実験で使った“ハチの巣トンネル”タイプのMOF。穴の中の壁に鉄イオンが並んでおり、特定の分子を受け入れて穴が大きくなる(東京大学提供)
実験で使った“ハチの巣トンネル”タイプのMOF。穴の中の壁に鉄イオンが並んでおり、特定の分子を受け入れて穴が大きくなる(東京大学提供)

 実験でまず、このMOFに合成樹脂として使われるポリスチレンを取り込ませようとしたが、穴が大きくならず入らなかった。ところが次に、ポリスチレンと構造や組成が実にそっくりだが、特定箇所の炭素原子1個が窒素原子に置き換わったモノマー「4-ビニルピリジン」の高分子で試すと、穴が大きくなり、取り込まれることを発見した。この時、穴の中の鉄イオンと、4-ビニルピリジンの窒素原子がうまく引き合い結合することで、穴が大きくなることが分かった。つまり、このMOFはスチレンを拒み、4-ビニルピリジンは受け入れ、両者を識別しているのだ。

 一体どうやって、高分子がMOFの穴に入っていくのだろう。「ミミズのように這(は)っていくわけではないですよね」と筆者が尋ねると、細野准教授は「いや、ミミズのように這っていきますよ」と応じ、驚かされた。「想像しにくいでしょう。でもそれが起こることが、この研究の一番のホットポイント。われわれは、穴に入っていくのでアナゴだと言うことが多いですが。実際に見てはいないが、イメージは『生き物みたい』です」

 作業はさほど難しくなく、溶液に高分子を溶かしておき、粉末状のMOFを入れ、150度に加熱する。そしてしばらく経つと、4-ビニルピリジンが穴に入っていくという。まるで、鉄イオンが4-ビニルピリジンに「おいでおいで」と手招きしているようだ。

 ここで素朴な疑問。MOFの穴が小さいと高分子が入れないので、窒素原子が鉄イオンに結合できず、穴が大きくならない。

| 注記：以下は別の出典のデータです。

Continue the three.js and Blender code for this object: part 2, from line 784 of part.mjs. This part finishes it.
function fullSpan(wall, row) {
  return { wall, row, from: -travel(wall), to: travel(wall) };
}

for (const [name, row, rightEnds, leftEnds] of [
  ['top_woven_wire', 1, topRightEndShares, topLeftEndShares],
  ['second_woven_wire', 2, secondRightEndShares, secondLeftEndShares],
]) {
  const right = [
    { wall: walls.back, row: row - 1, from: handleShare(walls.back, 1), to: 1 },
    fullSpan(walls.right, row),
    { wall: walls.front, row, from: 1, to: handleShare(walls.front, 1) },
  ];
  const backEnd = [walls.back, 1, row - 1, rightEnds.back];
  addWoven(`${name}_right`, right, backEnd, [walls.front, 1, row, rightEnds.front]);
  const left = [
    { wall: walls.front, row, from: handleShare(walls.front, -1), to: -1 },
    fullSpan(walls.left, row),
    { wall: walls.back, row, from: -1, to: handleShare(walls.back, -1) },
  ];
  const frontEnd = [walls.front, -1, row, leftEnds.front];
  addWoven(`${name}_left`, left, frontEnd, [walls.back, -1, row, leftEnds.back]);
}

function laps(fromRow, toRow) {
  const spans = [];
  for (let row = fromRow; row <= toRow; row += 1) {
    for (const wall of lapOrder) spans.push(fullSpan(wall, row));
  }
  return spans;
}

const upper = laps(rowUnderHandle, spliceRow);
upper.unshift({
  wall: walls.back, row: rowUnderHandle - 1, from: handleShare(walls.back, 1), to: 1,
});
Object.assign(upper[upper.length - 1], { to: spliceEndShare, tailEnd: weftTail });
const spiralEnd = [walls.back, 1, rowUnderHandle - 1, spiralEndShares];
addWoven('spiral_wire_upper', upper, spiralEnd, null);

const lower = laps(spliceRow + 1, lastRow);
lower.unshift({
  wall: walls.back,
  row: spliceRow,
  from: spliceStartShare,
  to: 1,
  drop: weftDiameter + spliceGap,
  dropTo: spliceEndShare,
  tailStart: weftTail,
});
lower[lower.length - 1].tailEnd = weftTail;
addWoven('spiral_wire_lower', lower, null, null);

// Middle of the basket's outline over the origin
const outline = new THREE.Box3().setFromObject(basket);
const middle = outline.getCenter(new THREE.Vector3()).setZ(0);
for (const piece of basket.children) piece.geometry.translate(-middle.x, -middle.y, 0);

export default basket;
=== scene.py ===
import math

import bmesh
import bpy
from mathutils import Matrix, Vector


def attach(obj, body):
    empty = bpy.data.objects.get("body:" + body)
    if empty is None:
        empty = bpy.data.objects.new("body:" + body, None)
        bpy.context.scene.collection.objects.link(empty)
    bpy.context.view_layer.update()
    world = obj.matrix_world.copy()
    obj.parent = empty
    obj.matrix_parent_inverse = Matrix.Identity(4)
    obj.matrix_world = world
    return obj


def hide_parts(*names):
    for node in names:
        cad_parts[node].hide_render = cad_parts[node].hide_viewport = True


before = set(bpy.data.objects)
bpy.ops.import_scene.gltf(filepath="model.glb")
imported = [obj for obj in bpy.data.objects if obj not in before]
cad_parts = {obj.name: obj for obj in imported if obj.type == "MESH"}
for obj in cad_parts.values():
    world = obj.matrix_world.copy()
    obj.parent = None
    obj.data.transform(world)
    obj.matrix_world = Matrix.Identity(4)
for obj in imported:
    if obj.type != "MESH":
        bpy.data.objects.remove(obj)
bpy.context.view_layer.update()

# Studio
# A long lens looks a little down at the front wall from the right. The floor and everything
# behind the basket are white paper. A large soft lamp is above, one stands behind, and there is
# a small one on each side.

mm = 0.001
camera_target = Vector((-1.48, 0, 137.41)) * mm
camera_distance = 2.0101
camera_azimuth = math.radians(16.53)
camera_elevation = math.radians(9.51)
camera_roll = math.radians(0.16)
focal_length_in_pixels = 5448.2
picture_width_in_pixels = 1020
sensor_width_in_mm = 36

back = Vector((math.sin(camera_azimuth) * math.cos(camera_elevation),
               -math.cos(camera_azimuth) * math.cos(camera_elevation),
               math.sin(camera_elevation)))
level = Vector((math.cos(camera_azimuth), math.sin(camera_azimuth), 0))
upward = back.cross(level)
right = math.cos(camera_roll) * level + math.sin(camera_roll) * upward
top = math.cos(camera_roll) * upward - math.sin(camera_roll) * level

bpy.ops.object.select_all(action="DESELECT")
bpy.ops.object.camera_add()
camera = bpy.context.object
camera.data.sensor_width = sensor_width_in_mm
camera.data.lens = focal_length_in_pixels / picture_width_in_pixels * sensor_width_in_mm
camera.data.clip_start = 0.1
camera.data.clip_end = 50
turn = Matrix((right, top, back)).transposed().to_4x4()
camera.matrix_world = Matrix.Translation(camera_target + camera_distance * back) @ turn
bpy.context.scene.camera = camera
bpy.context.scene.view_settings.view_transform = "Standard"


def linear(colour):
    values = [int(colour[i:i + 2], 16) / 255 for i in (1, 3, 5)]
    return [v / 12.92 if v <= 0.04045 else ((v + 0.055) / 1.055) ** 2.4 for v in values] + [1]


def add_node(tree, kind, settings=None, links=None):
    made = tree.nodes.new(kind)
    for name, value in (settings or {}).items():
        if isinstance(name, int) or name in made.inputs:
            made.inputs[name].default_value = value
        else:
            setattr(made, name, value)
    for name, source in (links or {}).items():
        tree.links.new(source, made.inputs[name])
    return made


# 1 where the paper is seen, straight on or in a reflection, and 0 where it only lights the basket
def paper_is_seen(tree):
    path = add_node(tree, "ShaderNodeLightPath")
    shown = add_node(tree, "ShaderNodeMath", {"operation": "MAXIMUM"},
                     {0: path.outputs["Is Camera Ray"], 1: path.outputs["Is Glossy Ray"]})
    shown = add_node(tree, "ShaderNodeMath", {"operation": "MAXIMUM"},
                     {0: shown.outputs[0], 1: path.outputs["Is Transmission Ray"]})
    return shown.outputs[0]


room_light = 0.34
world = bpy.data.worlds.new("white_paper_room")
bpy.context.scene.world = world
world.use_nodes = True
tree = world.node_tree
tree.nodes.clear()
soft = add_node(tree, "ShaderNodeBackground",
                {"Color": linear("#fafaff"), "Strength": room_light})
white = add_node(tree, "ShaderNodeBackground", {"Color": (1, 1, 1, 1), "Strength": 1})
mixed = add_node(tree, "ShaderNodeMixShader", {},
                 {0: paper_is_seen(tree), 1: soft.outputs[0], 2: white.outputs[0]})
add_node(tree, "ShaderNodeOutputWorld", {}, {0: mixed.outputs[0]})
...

となると、最初に高分子はどうやって入っていくのだろう。細野准教授は「それは鶏が先か卵が先かで、実はよく分かっていません。最初に末端のいくつかの分子だけ結合が起こり、穴が開くのかもしれません」と説明する。

モノマーを精密に識別、さらに…

 次に、4-ビニルピリジンにそっくりだが、窒素原子の位置が異なり(構造異性体)、分子構造の中で奥まった所にある「2-ビニルピリジン」の高分子で試した。すると、窒素原子は穴の壁にある鉄イオンから離れていて結合できず、2-ビニルピリジンは穴に入らなかった。結合するか否か、穴が大きくなるか否かは、モノマーの中の窒素原子の位置が鍵を握り、MOFがモノマーを実に精密に識別していることが分かった。

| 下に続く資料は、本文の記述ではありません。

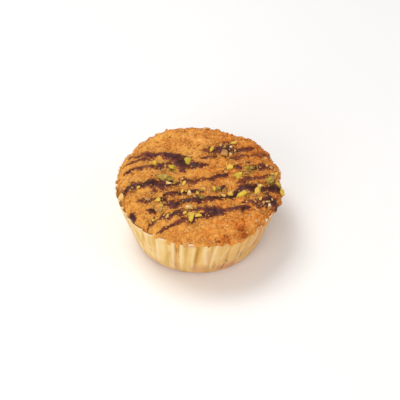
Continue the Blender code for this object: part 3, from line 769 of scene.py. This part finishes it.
def makeCake():
    # The crumbled top, its underside and the side in the case, as one closed skin
    edge = np.concatenate([[(2 * half, k) for k in range(2 * half)],
                           [(k, 2 * half) for k in range(2 * half, 0, -1)],
                           [(0, k) for k in range(2 * half, 0, -1)],
                           [(k, 0) for k in range(2 * half)]])
    index = np.arange(relief.size).reshape(relief.shape)
    top = smoothCrust + gridNormal * relief[..., None]
    angle = -45 + 360 * np.arange(len(edge)) / len(edge)
    rim, lip = rimHeight(angle), lipRadius(angle)
    short = np.clip(case["rimRadius"] - lip, 0, crust["mostShort"])
    neckSlide, underSlide = crust["slides"]
    wall, _, share = wallRings(angle, crust["wallPoints"], case["sheet"] + crust["wallGap"])
    wrinkle, _ = paperWrinkle(angle, share, paleCrests(angle, share))
    # the neck lies closer behind the paper, and slides down along its slope
    wrinkle[-1] += crust["wallGap"] - crust["neckGap"] - neckSlide * short
    wall += polar(wrinkle, angle, 0)
    wall[-1, :, 2] = rim + crust["neckTop"] - short
    tuckIn, tuckUp = crust["tuck"]
    under = polar(lip - tuckIn, angle, rim + tuckUp)
    sunk, pushed = crumbHang(angle, np.ones(len(edge)))
    under += polar(pushed, angle, -sunk - underSlide * short)
    rings = np.concatenate([under[None], wall[::-1]])
    points = np.concatenate([top.reshape(-1, 3), rings.reshape(-1, 3), [[0, 0, wall[0, 0, 2]]]])
    sides = relief.size + np.arange(rings[..., 0].size).reshape(rings.shape[:2])
    sides = np.concatenate([index[edge[:, 0], edge[:, 1]][None], sides])
    quads = np.concatenate([quadsOf(index)[:, ::-1], quadsOf(sides, wrap=True)[:, ::-1]])
    bottom = fanOf(sides[-1][::-1], len(points) - 1)
    # lower crumb gets more toast and higher crumb less: painted shade in the pits, painted light on
    # the tops
    toast = crust["toast"] + browning(smoothCrust) - crust["toastDown"] * relief
    toast += crust["toastGrain"] * (grainTone - 0.5)
    toast += layers(smoothCrust, crust["toastCloud"]) \
        + crust["toastBeside"] * smoothStep(*chocolate["besideCover"], cover)
    least, more = chocolate["stain"]
    stain = (least + more * fullness) * smoothStep(*chocolate["stainCover"], cover)
    stain = np.maximum(stain, smearing(smoothCrust, cover))
    side = np.ones(rings[..., 0].size + 1)
    tones = {"toast": np.concatenate([toast.ravel(), crust["sideToast"] * side]),
             "stain": np.concatenate([stain.ravel(), 0 * side]),
             "gold": np.concatenate([goldenSide(smoothCrust).ravel(), crust["sideGold"] * side])}
    piece = toPiece("coconutCake", points, [quads, bottom], bakedCrumb, tones)
    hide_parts("cake")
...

ここまでの実験結果。4-ビニルピリジンの高分子の場合だけ、MOFの穴が大きくなり(large-pore)取り込まれた。窒素原子(N)の位置が鍵を握っている(東京大学提供)
ここまでの実験結果。4-ビニルピリジンの高分子の場合だけ、MOFの穴が大きくなり(large-pore)取り込まれた。窒素原子(N)の位置が鍵を握っている(東京大学提供)

 さらに実験を続けた。先の実験で穴に入らなかったスチレンと、穴に入った4-ビニルピリジンが混在した「コポリマー」(複数種類のモノマーからなる高分子)を使った。これらが不規則につながった「ランダムコポリマー」では、スチレンの割合が高い場合は穴に入らないが、4-ビニルピリジンの割合が50%を超すと、急に穴が大きくなって入った。詳しく調べたところ、鉄イオンが4-ビニルピリジンを認識したためだと分かった。「MOFの穴で合成高分子のモノマー配列が認識できることを、初めて実証した大発見です」と細野准教授。

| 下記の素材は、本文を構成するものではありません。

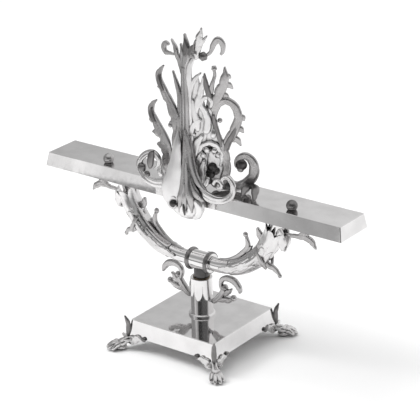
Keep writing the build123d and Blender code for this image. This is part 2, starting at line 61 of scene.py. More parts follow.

スチレンと4-ビニルピリジンが混在したランダムコポリマーは、4-ビニルピリジンの割合が50%を超すとMOFの穴に入った(東京大学提供)
スチレンと4-ビニルピリジンが混在したランダムコポリマーは、4-ビニルピリジンの割合が50%を超すとMOFの穴に入った(東京大学提供)

 コポリマーには、ランダムコポリマーのほか、1種類のモノマーでできた「ホモポリマー」が2種類つながった「ブロックコポリマー」がある。これまでは、両者が混ざると識別や分離が難しかった。

ホモポリマーと、2種類のコポリマー(東京大学提供)
ホモポリマーと、2種類のコポリマー(東京大学提供)

 スチレンと4-ビニルピリジンの割合をそろえたランダムコポリマーとブロックコポリマーを用意。これらが混ざった溶液にMOFを加えると、ブロックコポリマーだけが穴に入った。4-ビニルピリジンの割合がわずか20%ほどでも、ブロックコポリマーは穴に入ったが、ランダムコポリマーは入らないという違いが生じ、両者を簡単に分離できた。

 これらの成果は6月21日に国際化学誌「ケム」の電子版に掲載され、東京大学が同22日に発表している。

高分子やMOFの用途に新たな道

 天然高分子であるDNAのシーケンシング技術は普及しているが、合成高分子では難しかった。細野准教授は「合成高分子がMOFの穴に入ることを利用し、高分子の世界で新しいことができそうだ。今回の成果は、合成高分子のモノマーシーケンシングの実現に迫るブレークスルー(突破口)となった」と話す。

 ただ今回の成果は、あらかじめモノマー配列が分かっているものを識別できたという段階。配列が分からないものから配列の情報を取り出せてこそ、モノマーシーケンシングと呼べる。これから研究を進め、多彩なモノマーに対応する必要もある。技術が確立すれば、高分子素材の開発や高純度化、高機能化に利用できそうだ。プラスチックの分別にも役立つ期待があるという。主に吸着剤として研究されてきたMOFの、新たな用途に道を開くことにもなるだろう。

 細野准教授はさらに「配列をピタリと読めれば、情報記憶媒体としても応用できます」と語る。次世代の情報ストレージ技術として、DNAの塩基配列を使う「DNAストレージ」の研究が世界的に進んでいるが、その合成高分子版といえそうだ。「DNAではモノマーを4種類しか使わないが、合成高分子なら100種類超が使え、理論的には圧倒的に情報容量が多くなります。遠い未来かもしれないが、われわれの生活を一変させる情報革新ができると信じています」と力説する。

 安価な衣料の原料であるナイロンやポリエステルが開発されたのが、1940年頃。その後もプラスチックが木材や金属、ガラスに代わって普及するなどして、合成高分子は生活に不可欠になっている。未来の人類は、今のわれわれが思いもしない方法で高分子に頼って暮らすことになるのかもしれない。